В противоположность Людмиле, героине одноименной ранее написанной баллады, которая “жизнь кляла” и “Творца на суд звала”, Светлана молит ангела-утешителя утолить ее печаль, и ее просьбы моментально услышаны. Противоречат исходной балладной традиции отказ от фантастики, одновременно шутливая и счастливая концовка, введение реальных мотивировок. Поэт снял с происшествия мрачный оттенок – случайный сон временно омрачил героиню, – и трагичность (потенциальная!) осталась нереализованной

Баллады Жуковского открыли романтическое течение в русской литературе, создали оригинальную жанровую традицию: фантастически напряженный ход событий, драматический сюжет, моралистический итог, откровенная условность авторской поэзии.

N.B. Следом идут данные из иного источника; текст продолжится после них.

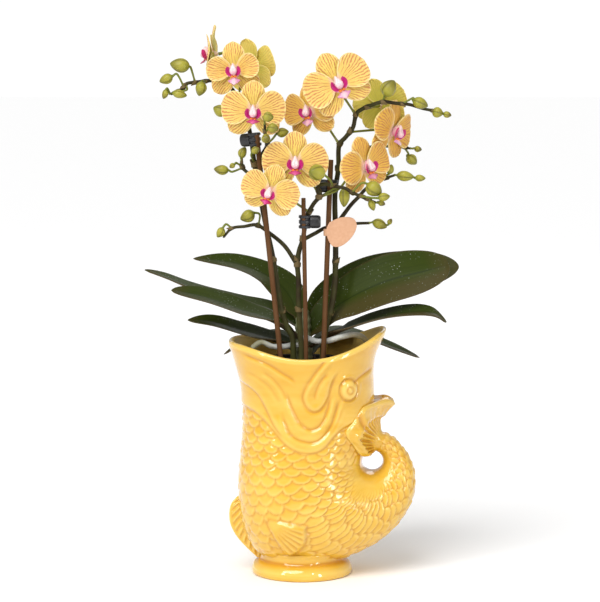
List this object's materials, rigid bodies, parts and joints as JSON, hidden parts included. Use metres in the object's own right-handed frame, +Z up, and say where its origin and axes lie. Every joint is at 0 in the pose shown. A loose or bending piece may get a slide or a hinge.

После Жуковского в русской поэзии легендарность историко-героического сюжета стала необходимым условием балладного жанра.

В балладах Жуковского высокие нравственные чувства почти всегда торжествуют над низменными, своекорыстными. Но победа их наступает лишь в том случае, если сам человек остается верен своим убеждениям и привязанностям. Баллады намекают на необычность отношений с миром, на странную и страшную связь с потусторонними явлениями. Она не всегда выступает благом, но, в конечном счете, все же обнаруживает – даже в ущерб конкретному человеку – просветляющий нравственный смысл.

Баллады Жуковского – это яркие и самобытные произведения, которые волнуют читателей и в наше время.